→ Exercise description: Copy every line of the data in which the word "materials" occurs.

→ Source material:
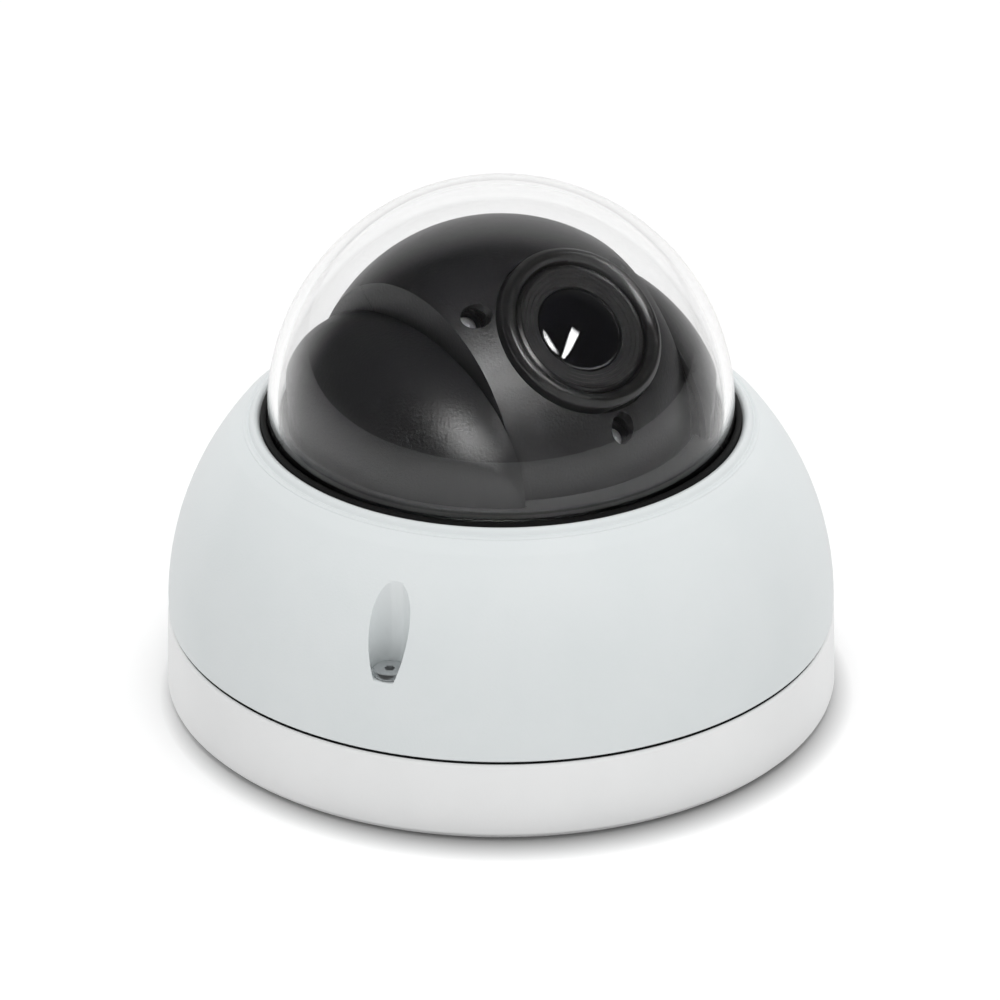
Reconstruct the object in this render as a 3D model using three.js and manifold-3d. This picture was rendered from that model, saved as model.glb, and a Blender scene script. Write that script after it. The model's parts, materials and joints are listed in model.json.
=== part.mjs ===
// Dome security camera with a motorised pan and tilt head and a clear bubble.
// Millimetres, +Z up, origin at the centre of the base's underside. The camera stands on its base,
// bubble up, as it does on a shelf before it is screwed to a ceiling.
import * as THREE from "three";
import { mergeVertices } from "three/addons/utils/BufferGeometryUtils.js";
import Module from "manifold-3d";

const wasm = await Module();
wasm.setup();

// ---------------------------------------------------------------- driving dimensions
const RING = 32; // sides of a large turned piece
const SMALL = 8; // sides of a screw or a small shaft
const ARM_SIDES = 20; // sides of an arm seen from above
const DEG = Math.PI / 180;
const PRESS = 0.15; // gap left between two pieces that touch on the real camera

const BASE_R = 61; // foot radius of the base casting
const SEAM_R = 60.7; // its radius just below the seam
const BASE_TOP = 15; // height of the base's upper edge
const FLOOR = 2.6; // thickness of the base's floor
const RIM_TOP = 18.6; // top of the rim that centres the cover
const COVER_BOTTOM = 15.5;
const COVER = { r: 60.6, rise: 56.6, z: 17, wall: 2.4 }; // the cover is a zone of this ellipsoid
const SHOULDER_Z = 50.8; // the ellipsoid ends here, below the lip
const LIP_R = 43.5; // bore of the lip around the bubble
const SEAT = { z: 50, r: 46.9, low: 48.6 }; // step that the bubble's flange sits under
const HEAD_Z = 55; // centre of bubble, ball and tilt axle
const DOME_R = 42.2; // outside of the clear bubble
const DOME_WALL = 1.9;
const FLANGE = { r: 46.3, low: 47.8, high: 49.8 };

const DRUM = { inner: 37.7, outer: 39.3, low: 19, high: 53 };
const SKIRT = { r: 39.6, low: 53.15, high: 54.8 };
// Each arm is half an ellipsoid, trimmed to the radius r so that it stands inside the skirt.
const ARM = { at: 20, wide: 18, deep: 32, rise: 22.5, r: 38.4, wall: 1.6, low: 53.2 };
const SLOT_HALF = 20.5; // half of the slot between the arms
const BALL_R = 35;
const BALL_HALF = 20; // half of the ball's width between its flat sides
const BALL_WALL = 1.8;
const BALL_SPLIT = 8; // plane between front and rear half shells, along the lens axis
const BEZEL_R = 15.5;
const BEZEL_FRONT = 34.2; // how far the bezel stands from the ball's centre
const BARREL_R = 12.3;
const GLASS_R = 8;
const GLASS_BACK = 30.4; // rear face of the front lens, almost level with the bezel
const FRONT_SCREWS = { circle: 18.6, angles: [270, 30, 150] };

const PAN_AT_REST = 39 * DEG; // the lens looks this far to the right of the front
const TILT_AT_REST = 47.5 * DEG; // and this far above the horizon

const COVER_SCREWS = { circle: 56, angles: [249.5, 69.5] }; // degrees from +X
const SCREW_WELL_R = 3.7;
const WELL_FLOOR = 28.8; // floor of the recess that a cover screw's head sits in
const BOARD_Z = 5.6;
const BOARD_TOP = 7.2;
const BOARD_R = 49;
const BOARD_SCREWS = { circle: 40, angles: [100, 220, 340] };
const DECK = { low: 10.6, high: 12.6, r: 55.3 };
const DECK_LEGS = { circle: 53, angles: [30, 150, 270] };
const WALL_HOLES = { circle: 46, angles: [0, 120, 240] };
const RING_SCREWS = { circle: 44.8, angles: [30, 150, 270] };
const YOKE_FOOT_X = 26.5; // screw places in the feet of the yoke plates
const BACKLASH = 0.2; // taken off the thickness of every gear tooth
const PAN_MESH = { module: 1.2, gear: 70, pinion: 10 };
const TILT_MESH = { module: 0.8, gear: 30, pinion: 10 };
const centreDistance = ({ module: size, gear, pinion }) => (size * (gear + pinion)) / 2;
const PAN_MOTOR_X = -centreDistance(PAN_MESH);
const TILT_MOTOR_Z = HEAD_Z - centreDistance(TILT_MESH);
const MOTOR_R = 7.5;
const MOTOR_EAR_Y = 11;
const TILT_MOTOR_X = -26.6;

// ---------------------------------------------------------------- materials
const paint = (color, roughness, metalness = 0, extra = {}) =>
  new THREE.MeshStandardMaterial({ color, roughness, metalness, ...extra });
const WHITE = paint(0xdfe3e3, 0.45);
const BLACK = paint(0x1b1b1c, 0.5);
const GREY = paint(0x4a4b4d, 0.55);
const CLEAR = paint(0xffffff, 0.03, 0, { transparent: true, opacity: 0.2 });
const RUBBER = paint(0x0a0a0a, 0.8);
const STEEL = paint(0xb9bcc0, 0.3, 1);
const ALLOY = paint(0x9fa3a6, 0.45, 1);
const BOARD = paint(0x14502a, 0.5);
const NYLON = paint(0xe6e2d4, 0.5);
const GLASS = paint(0x101418, 0.05);
const BRASS = paint(0xb08d45, 0.35, 1);

// ---------------------------------------------------------------- solids from three.js geometry
function manifoldOf(positions, triangles) {
  const triVerts = new Uint32Array(triangles);
  return new wasm.Manifold(new wasm.Mesh({ numProp: 3, vertProperties: positions, triVerts }));
}

function solid(geometry) {
  const plain = geometry.clone();
  plain.deleteAttribute("normal");
  plain.deleteAttribute("uv");
  const merged = mergeVertices(plain, 1e-4);
  const positions = merged.attributes.position.array;
  const index = merged.index.array;
  const outward = [];
  const inward = [];
  for (let i = 0; i < index.length; i += 3) {
    const [a, b, c] = [index[i], index[i + 1], index[i + 2]];
    if (a === b || b === c || c === a) continue;
    outward.push(a, b, c);
    inward.push(a, c, b);
  }
  const made = manifoldOf(positions, outward);
  return made.volume() > 0 ? made : manifoldOf(positions, inward);
}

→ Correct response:
Reconstruct the object in this render as a 3D model using three.js and manifold-3d. This picture was rendered from that model, saved as model.glb, and a Blender scene script. Write that script after it. The model's parts, materials and joints are listed in model.json.
// ---------------------------------------------------------------- materials